> _What is needed_: Scan the records for the string "parts"; copy each line where it occurs.

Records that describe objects
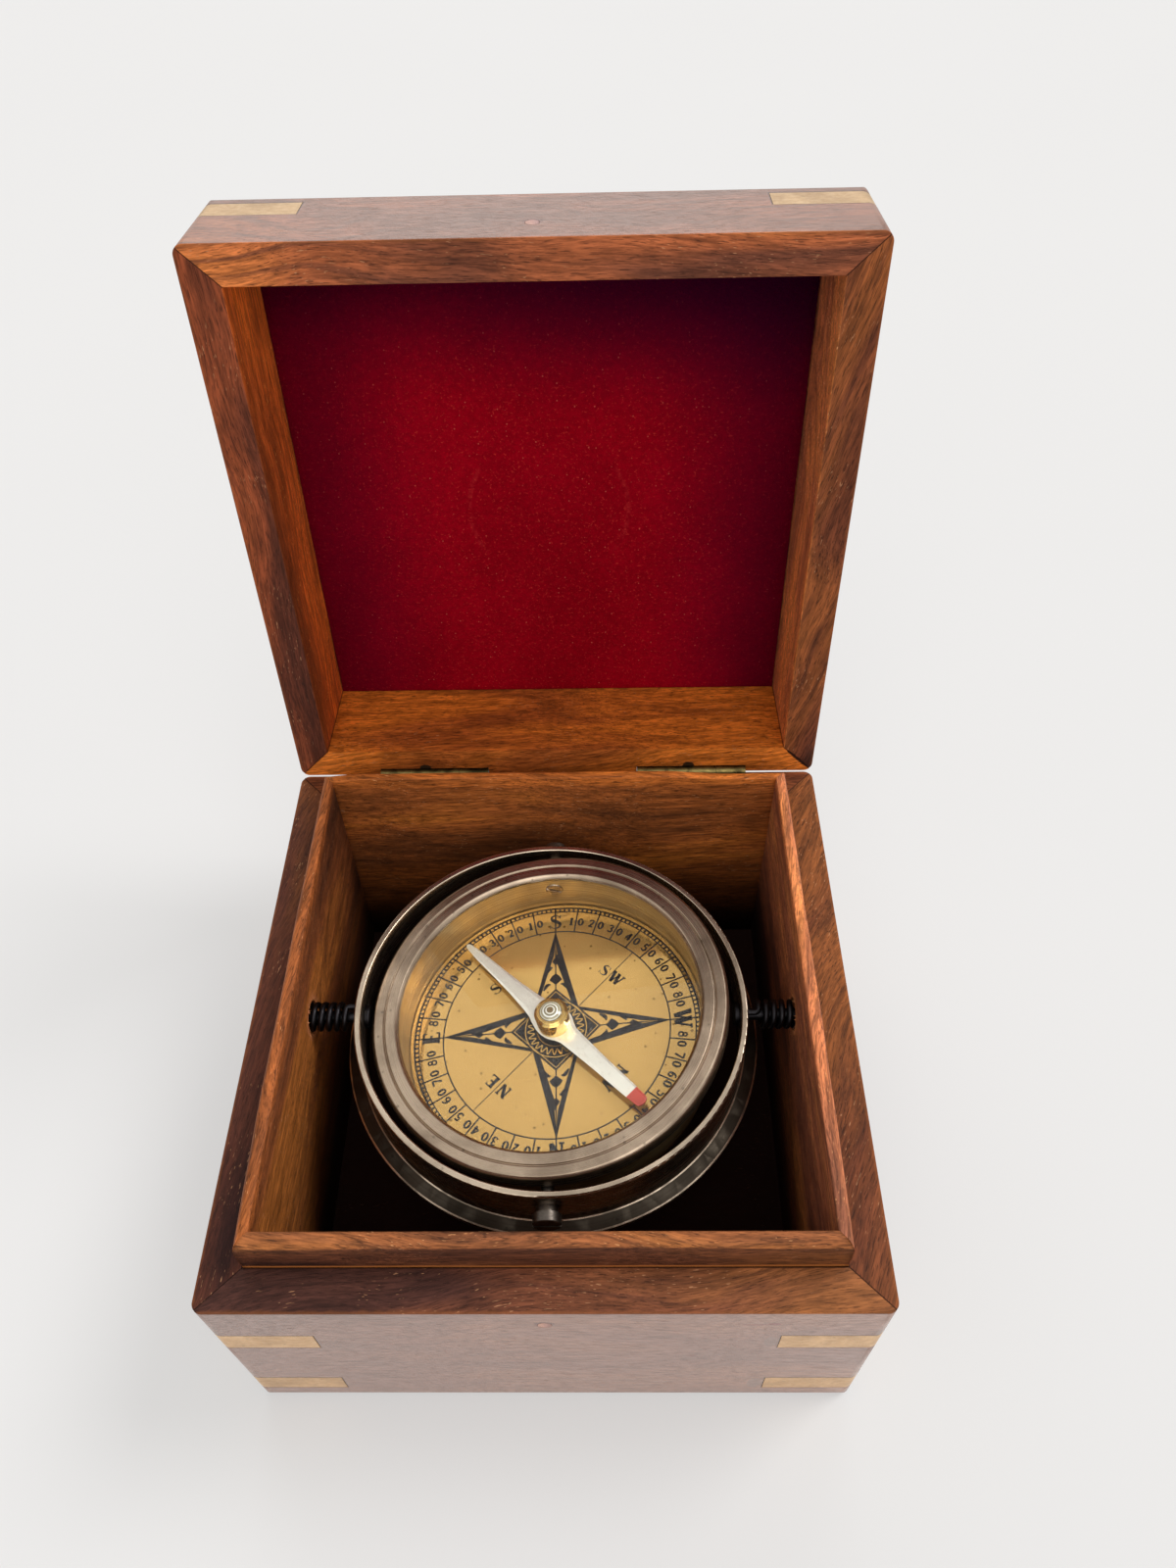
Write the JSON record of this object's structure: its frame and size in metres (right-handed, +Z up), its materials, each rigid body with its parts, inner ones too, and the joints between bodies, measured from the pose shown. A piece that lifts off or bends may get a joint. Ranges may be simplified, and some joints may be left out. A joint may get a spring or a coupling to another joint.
{
  "type": "gimballed compass box",
  "caption": "Square hardwood box with a hinged lid, velvet inside, holding a dry compass in a two-axis gimbal; the lid stands open.",
  "frame": {"origin": "middle of the box's underside", "axes": "+Z up, +Y back to the hinges, +X to the right as seen from the front"},
  "size_m": [0.15, 0.1983, 0.2193],
  "materials": {
    "rosewood": "satin oiled",
    "lining_wood": "satin oiled",
    "plug_wood": "matte",
    "strap_brass": "dull",
    "hinge_brass": "dull",
    "velvet": "short pile",
    "blackened_steel": "satin black",
    "antique_nickel": "darkened plate over brass",
    "bowl_brass": "turned",
    "glass": "clear",
    "dial_brass": "satin, printed",
    "needle_steel": "polished",
    "weight_lead": "dull"
  },
  "bodies": {
    "case": {"base_front_wall": "rosewood", "base_back_wall": "rosewood", "base_left_wall": "rosewood", "base_right_wall": "rosewood", "base_bottom": "rosewood", "lining_front": "lining_wood", "lining_back": "lining_wood", "lining_left": "lining_wood", "lining_right": "lining_wood", "base_corner_straps": "strap_brass", "base_front_plug": "plug_wood", "hinge_left_base_leaf": "hinge_brass", "hinge_right_base_leaf": "hinge_brass", "hinge_base_screws": "hinge_brass", "hinge_left_pin": "hinge_brass", "hinge_right_pin": "hinge_brass", "ring_pivot_screw_left": "blackened_steel", "ring_pivot_screw_right": "blackened_steel", "pivot_spring_left": "blackened_steel", "pivot_spring_right": "blackened_steel"},
    "lid": {"lid_front_wall": "rosewood", "lid_back_wall": "rosewood", "lid_left_wall": "rosewood", "lid_right_wall": "rosewood", "lid_board": "rosewood", "lid_velvet": "velvet", "lid_corner_straps": "strap_brass", "lid_front_plug": "plug_wood", "hinge_left_lid_leaf": "hinge_brass", "hinge_right_lid_leaf": "hinge_brass", "hinge_lid_screws": "hinge_brass"},
    "ring": {"gimbal_ring": "antique_nickel"},
    "bowl": {"compass_bowl": "bowl_brass", "bezel": "antique_nickel", "glass": "glass", "dial_seat_ring": "bowl_brass", "dial": "dial_brass", "needle_pivot": "needle_steel", "bowl_weight": "weight_lead", "bowl_weight_screw": "bowl_brass", "bowl_pivot_screw_front": "antique_nickel", "bowl_pivot_screw_back": "antique_nickel"},
    "needle": {"needle": "needle_steel", "needle_hub": "bowl_brass", "needle_cap": "glass"}
  },
  "joints": [
    {"name": "lid_hinge", "type": "hinge", "parent": "case", "child": "lid", "pos_m": [0, 0.0751, 0.0702], "axis": [1, 0, 0], "range_deg": [0, 96.5]},
    {"name": "ring_tilt", "type": "hinge", "parent": "case", "child": "ring", "pos_m": [0, 0, 0.0616], "axis": [1, 0, 0], "range_deg": [-25, 25]},
    {"name": "bowl_tilt", "type": "hinge", "parent": "ring", "child": "bowl", "pos_m": [0, 0, 0.0616], "axis": [0, 1, 0], "range_deg": [-18.5, 31.5]},
    {"name": "needle_spin", "type": "hinge", "parent": "bowl", "child": "needle", "pos_m": [0, 0, 0.0616], "axis": [-0.1132, 0, 0.9936], "continuous": true}
  ]
}
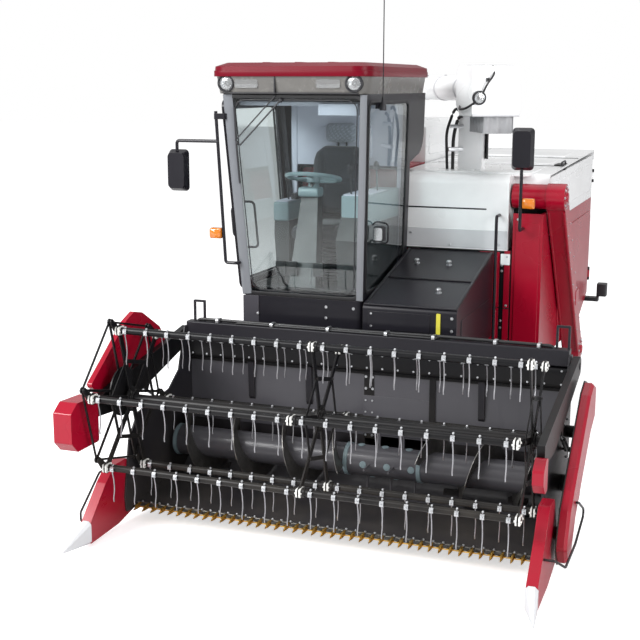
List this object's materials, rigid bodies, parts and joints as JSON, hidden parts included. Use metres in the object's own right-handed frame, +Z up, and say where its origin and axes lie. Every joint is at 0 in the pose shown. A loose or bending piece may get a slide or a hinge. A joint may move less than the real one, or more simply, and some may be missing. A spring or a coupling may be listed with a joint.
{
  "type": "combine harvester",
  "caption": "Compact rubber-tracked combine harvester with a cab on the right, a full-width grain header with a tine reel, and a swinging unloading auger on top.",
  "frame": {"origin": "middle of the bounding box at ground level", "axes": "+Z up, the machine drives towards -Y, +X is its left side"},
  "size_m": [2.8392, 5.6, 3.5],
  "materials": {
    "white_paint": "gloss white enamel",
    "red_paint": "gloss crimson enamel",
    "black_paint": "satin black enamel",
    "cab_metal": "semi-gloss charcoal enamel",
    "zinc_plate": "yellow zinc plate, worn",
    "steel": "worn bare steel",
    "tine_steel": "dull grey coated steel",
    "piston_rod": "hard chrome",
    "engine_iron": "dark grey enamel",
    "track_rubber": "matt black rubber",
    "cab_plastic": "matt dark grey plastic",
    "seat_cloth": "dark grey cloth",
    "cab_glass": "clear safety glass",
    "lamp_lens": "clear and amber lamp plastic"
  },
  "bodies": {
    "chassis": {"auger_rest": "white_paint", "cab_base": "cab_metal", "cab_glass": "cab_glass", "cab_roof": "red_paint", "cab_shell": "cab_metal", "control_console": "cab_plastic", "engine": "engine_iron", "engine_housing": "red_paint", "entry_step": "black_paint", "feeder_cover": "cab_metal", "front_panels": "red_paint", "fuel_tank": "black_paint", "grain_tank": "white_paint", "lamps": "lamp_lens", "left_track": "track_rubber", "main_frame": "black_paint", "mirrors_antenna": "cab_metal", "operator_seat": "seat_cloth", "return_elevator": "red_paint", "right_track": "track_rubber", "roof_fascia": "cab_plastic", "thresher_body": "black_paint", "thresher_cover": "white_paint", "track_frames": "black_paint", "unload_riser": "white_paint"},
    "header": {"header_frame": "black_paint", "feeder_house": "black_paint", "crop_dividers": "red_paint", "crop_rods": "cab_metal", "divider_noses": "white_paint", "drive_casing": "black_paint", "drive_cover": "red_paint", "cutterbar": "zinc_plate"},
    "reel_arms": {"reel_arms": "black_paint", "reel_drive_cover": "red_paint"},
    "reel": {"reel_frame": "black_paint"},
    "guide_ring": {"guide_ring": "steel"},
    "platform_auger": {"platform_auger": "steel"},
    "cab_door": {"cab_door": "cab_metal", "door_glass": "cab_glass"},
    "side_cover": {"side_cover": "red_paint", "side_cover_top": "white_paint"},
    "radiator_door": {"radiator_door": "black_paint"},
    "rear_hood": {"rear_hood": "red_paint"},
    "unload_turntable": {"unload_elbow": "white_paint"},
    "unload_boom": {"unload_tube": "white_paint", "unload_spout": "white_paint"},
    "unload_cylinder": {"unload_cylinder": "black_paint"},
    "unload_rod": {"unload_rod": "piston_rod"},
    "header_cylinder": {"header_cylinder": "black_paint"},
    "header_rod": {"header_rod": "piston_rod"},
    "reel_cylinder": {"reel_cylinder": "black_paint"},
    "reel_rod": {"reel_rod": "piston_rod"},
    "steering_wheel": {"steering_wheel": "cab_plastic"},
    "tine_bar_1": {"tine_bar_1": "tine_steel"},
    "tine_bar_2": {"tine_bar_2": "tine_steel"},
    "tine_bar_3": {"tine_bar_3": "tine_steel"},
    "tine_bar_4": {"tine_bar_4": "tine_steel"},
    "tine_bar_5": {"tine_bar_5": "tine_steel"},
    "tine_bar_6": {"tine_bar_6": "tine_steel"}
  },
  "joints": [
    {"name": "header_lift", "type": "hinge", "parent": "chassis", "child": "header", "pos_m": [0, -0.1, 1.25], "axis": [-1, 0, 0], "range_deg": [0, 14]},
    {"name": "reel_lift", "type": "hinge", "parent": "header", "child": "reel_arms", "pos_m": [0, -1.33, 1], "axis": [-1, 0, 0], "range_deg": [0, 18]},
    {"name": "reel_spin", "type": "hinge", "parent": "reel_arms", "child": "reel", "pos_m": [0, -2.21, 0.79], "axis": [1, 0, 0], "continuous": true},
    {"name": "tine_bar_1_turn", "type": "hinge", "parent": "reel", "child": "tine_bar_1", "pos_m": [0, -2.33541, 1.22737], "axis": [1, 0, 0], "continuous": true},
    {"name": "tine_bar_2_turn", "type": "hinge", "parent": "reel", "child": "tine_bar_2", "pos_m": [0, -2.65149, 0.90007], "axis": [1, 0, 0], "continuous": true},
    {"name": "tine_bar_3_turn", "type": "hinge", "parent": "reel", "child": "tine_bar_3", "pos_m": [0, -2.52607, 0.4627], "axis": [1, 0, 0], "continuous": true},
    {"name": "tine_bar_4_turn", "type": "hinge", "parent": "reel", "child": "tine_bar_4", "pos_m": [0, -2.08459, 0.35263], "axis": [1, 0, 0], "continuous": true},
    {"name": "tine_bar_5_turn", "type": "hinge", "parent": "reel", "child": "tine_bar_5", "pos_m": [0, -1.76852, 0.67993], "axis": [1, 0, 0], "continuous": true},
    {"name": "tine_bar_6_turn", "type": "hinge", "parent": "reel", "child": "tine_bar_6", "pos_m": [0, -1.89393, 1.1173], "axis": [1, 0, 0], "continuous": true},
    {"name": "guide_ring_spin", "type": "hinge", "parent": "reel_arms", "child": "guide_ring", "pos_m": [0, -2.265, 0.848], "axis": [1, 0, 0], "continuous": true},
    {"name": "auger_spin", "type": "hinge", "parent": "header", "child": "platform_auger", "pos_m": [0, -1.545, 0.35], "axis": [1, 0, 0], "continuous": true},
    {"name": "cab_door", "type": "hinge", "parent": "chassis", "child": "cab_door", "pos_m": [-0.96686, -0.242, 1.5], "axis": [0.0819, 0, -0.9966], "range_deg": [0, 80]},
    {"name": "side_cover", "type": "hinge", "parent": "chassis", "child": "side_cover", "pos_m": [0.86, 2.22, 1.4], "axis": [0, 0, 1], "range_deg": [0, 95]},
    {"name": "radiator_door", "type": "hinge", "parent": "chassis", "child": "radiator_door", "pos_m": [-1.07, 0.558, 1.3], "axis": [0, 0, -1], "range_deg": [0, 100]},
    {"name": "rear_hood", "type": "hinge", "parent": "chassis", "child": "rear_hood", "pos_m": [0.37, 2.258, 1.786], "axis": [1, 0, 0], "range_deg": [0, 70]},
    {"name": "unload_swing", "type": "hinge", "parent": "chassis", "child": "unload_turntable", "pos_m": [-0.8, 1.9, 2.1], "axis": [0, 0, 1], "range_deg": [0, 180]},
    {"name": "unload_raise", "type": "hinge", "parent": "unload_turntable", "child": "unload_boom", "pos_m": [-0.8, 1.9, 2.59], "axis": [-0.8517, -0.5241, 0], "range_deg": [0, 35]},
    {"name": "unload_cylinder_turn", "type": "hinge", "parent": "unload_turntable", "child": "unload_cylinder", "pos_m": [-0.71614, 1.76373, 2.19], "axis": [-0.8517, -0.5241, 0], "range_deg": [0, 12.6]},
    {"name": "unload_rod_slide", "type": "slide", "parent": "unload_cylinder", "child": "unload_rod", "axis": [0.2889, -0.4695, 0.8343], "range_m": [0, 0.2]},
    {"name": "header_cylinder_turn", "type": "hinge", "parent": "chassis", "child": "header_cylinder", "pos_m": [0.02, -0.3, 0.64], "axis": [-1, 0, 0], "range_deg": [0, 19.3]},
    {"name": "header_rod_slide", "type": "slide", "parent": "header_cylinder", "child": "header_rod", "axis": [0, -0.9119, -0.4104], "range_m": [0, 0.1326]},
    {"name": "reel_cylinder_turn", "type": "hinge", "parent": "header", "child": "reel_cylinder", "pos_m": [1.278, -1.56, 0.56], "axis": [-1, 0, 0], "range_deg": [0, 14.6]},
    {"name": "reel_rod_slide", "type": "slide", "parent": "reel_cylinder", "child": "reel_rod", "axis": [0, -0.8564, 0.5163], "range_m": [0, 0.1535]},
    {"name": "steering", "type": "hinge", "parent": "chassis", "child": "steering_wheel", "pos_m": [-0.53, -0.915, 1.985], "axis": [0, 0.21, 0.9777], "range_deg": [-135, 135]}
  ],
  "couplings": [
    {"joint": "tine_bar_1_turn", "follows": "reel_spin", "ratio": -1},
    {"joint": "tine_bar_2_turn", "follows": "reel_spin", "ratio": -1},
    {"joint": "tine_bar_3_turn", "follows": "reel_spin", "ratio": -1},
    {"joint": "tine_bar_4_turn", "follows": "reel_spin", "ratio": -1},
    {"joint": "tine_bar_5_turn", "follows": "reel_spin", "ratio": -1},
    {"joint": "tine_bar_6_turn", "follows": "reel_spin", "ratio": -1},
    {"joint": "guide_ring_spin", "follows": "reel_spin", "ratio": 1},
    {"joint": "unload_cylinder_turn", "follows": "unload_raise", "ratio": 0.35677},
    {"joint": "unload_rod_slide", "follows": "unload_raise", "m_per_rad": 0.32644},
    {"joint": "header_cylinder_turn", "follows": "header_lift", "ratio": 1.368},
    {"joint": "header_rod_slide", "follows": "header_lift", "m_per_rad": 0.5388},
    {"joint": "reel_cylinder_turn", "follows": "reel_lift", "ratio": 0.8053},
    {"joint": "reel_rod_slide", "follows": "reel_lift", "m_per_rad": 0.486}
  ]
}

> _Response to the exercise_:
Write the JSON record of this object's structure: its frame and size in metres (right-handed, +Z up), its materials, each rigid body with its parts, inner ones too, and the joints between bodies, measured from the pose shown. A piece that lifts off or bends may get a joint. Ranges may be simplified, and some joints may be left out. A joint may get a spring or a coupling to another joint.
List this object's materials, rigid bodies, parts and joints as JSON, hidden parts included. Use metres in the object's own right-handed frame, +Z up, and say where its origin and axes lie. Every joint is at 0 in the pose shown. A loose or bending piece may get a slide or a hinge. A joint may move less than the real one, or more simply, and some may be missing. A spring or a coupling may be listed with a joint.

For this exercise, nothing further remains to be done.